Mas como? Suas ações eram tão
cruéis, desapiedadas, mostruosas ... como poderia o responsável ser uma pessoa
tão banal? Arendt forneceu uma nova dimensão do mal, da crueldade. O mal
deixava de ser o resultado de uma vontade diabólica, manifestada num ser
monstruoso, e passava a ser, de fato, a incapacidade de alguém refletir sobre o
alcance de suas ações.
Num programa de televisão, Arendt
disse: “Realmente acreditava que Eichmann era um brincalhão, e digo-lhe que li,
e me detive particularmente nas declarações que prestou no interrogatório
policial, 3.600 páginas, e que não sei quantas vezes cheguei a rir ...

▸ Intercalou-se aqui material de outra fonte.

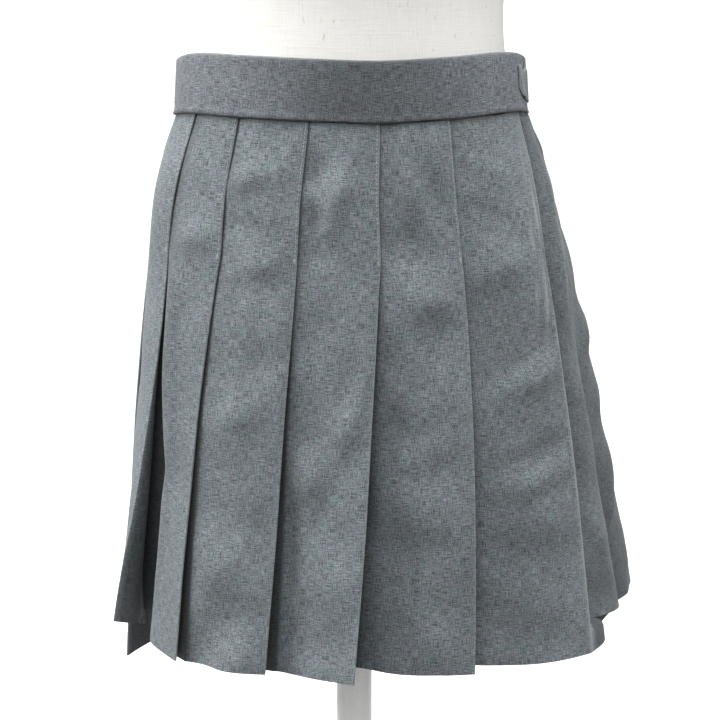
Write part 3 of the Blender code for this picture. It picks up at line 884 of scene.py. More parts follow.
@dataclass
class PleatedTube:
    """The shape that the front and the back share: where each bit of cloth lies.

    A place on the cloth is an azimuth about the middle of the figure and a stand-off from the
    inner ring on which the lowest layer lies. Lengths are in metres and azimuths in degrees.
    """

    seam_z: float = 0.540
    length: float = 0.359
    exponent: float = 2.3
    release: float = 0.25
    layer_step: float = 0.0009
    base: float = 0.0008
    seam_gap: float = 0.0003
    # How the layers lie and open.
    sewn_underlap: float = 0.020
    waver: float = 0.25
    return_sag: float = 1.4
    bowed_return_sag: float = 3.0
    flick_sag: float = 0.8
    flick_start: float = 0.940
    flick_run: float = 0.028
    dip_reach: float = 0.6
    ease: float = 0.005
    # Relief of the panels: large and fine unevenness, puckers under the band and creases. The
    # puff lifts the whole panel, and what still falls below its form sinks no further than sink.
    uneven: float = 0.0038
    uneven_open: float = 0.0024
    uneven_fine: float = 0.0011
    spring: float = 0.0012
    pucker: float = 0.00028
    pucker_reach: float = 0.010
    crease_scale: float = 2.3
    # Width of the creases' pale lines, partly wear and partly painted highlight, and how much wider they are
    # on the side panels.
    crease_line_width: float = 0.0008
    side_crease_line_scale: float = 2.2
    last_front_row: int = 6
    puff: float = 0.0025
    sink: float = 0.0004
    calm: float = 0.25
    calm_rows: int = 2
    # Pale fold edges, partly wear and partly painted highlight, and painted shade, as the materials read
    # them.
    edge_width: float = 0.0011
    crevice_width: float = 0.0010
    shade_width: float = 0.006
    shade: float = 0.30
    under_shade: float = 0.86
    under_reach: float = 0.002
    far_azimuth: float = 366.0
    far_spread: float = 14.0
    far_shade: float = 0.52
    side_azimuth: float = 354.0
    side_spread: float = 24.0
    front_wear_and_highlight: float = 0.25
    open_azimuth: float = 203.0
    open_spread: float = 14.0
    # Points along the cloth.
    cut_spacing: float = 0.25
    hidden_steps: int = 6
    shown_steps: int = 26
    return_steps: int = 12
    arc_steps: int = 7
    rings: dict[float, Ring] = field(default_factory=dict)

    def ring(self, share: float) -> Ring:
        """The inner ring at a share of the length."""
        if share not in self.rings:
            columns = ("centre_x", "centre_y", "half_width", "half_depth")
            self.rings[share] = Ring(share, *(smooth_table(RINGS, "share", c, share) for c in columns))
        return self.rings[share]

    def radius(self, azimuth: float, share: float) -> float:
        """Reach of the inner ring at an azimuth in degrees."""
        ring = self.ring(share)
        return superellipse_radius(math.radians(azimuth), ring.half_width, ring.half_depth, self.exponent)

    def place(self, azimuth: float, stand_off: float, share: float) -> tuple[float, float]:
        """A plan point at an azimuth and a stand-off from the inner ring."""
        ring = self.ring(share)
        reach = self.radius(azimuth, share) + self.base + stand_off
        angle = math.radians(azimuth)
        return ring.centre_x + reach * math.cos(angle), ring.centre_y + reach * math.sin(angle)

    def seam_height(self, azimuth: float) -> float:
        """Height of the waist seam."""
        first = WAIST_LINE[0].azimuth
        return self.seam_z + smooth_table(WAIST_LINE, "azimuth", "rise", first + (azimuth - first) % TURN)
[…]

gargalhar! As pessoas me levaram a mal por ser esta minha reação! Mas não pude
evitar”.
Por suas palavras, Arendt foi
acusada de desalmada. Os ataques eram pessoais. Cada vez se discutia mais sobre
os dois tipos de males identificados até então: o mal diabólico de Hitler; e o
mal banal de Eichmann e de milhares de outros alemães exerceram algum papel
naquela atrocidade.
Muitos a acusaram de retirar a
devida importância aos crimes de Eichmann. Em Israel foi declarada persona non
grata. Somente em 2000 surgiu uma versão hebraica de sua obra. Entretanto, por
meio de suas palavras, Arendt traçou o perfil de todos aqueles que negam
responsabilidade pelos seus atos, alegando apenas que cumpriam ordens. O banal
é materializado na falta de motivos ideológicos, que os levem a refletir e
criticar aquilo que fazem.
Eichmann nunca se arrependeu do
que fez: “O arrependimento é próprio das crianças”. Alegava simples cumprimento
de ordens com a intenção clara de retirar
a importância de suas ações.
Independente da solidez acadêmica
de suas teses e de seus argumentos, a maior contribuição de Arendt foi tirar o
mal do plano diabólico em que se encontrava e trazê-lo para a vida cotidiana,
onde se manifesta em todos os nossos congêneres, em nós mesmos, bastando apenas
que deixemos de nos responsabilizar pelas conseqüências de nossos atos.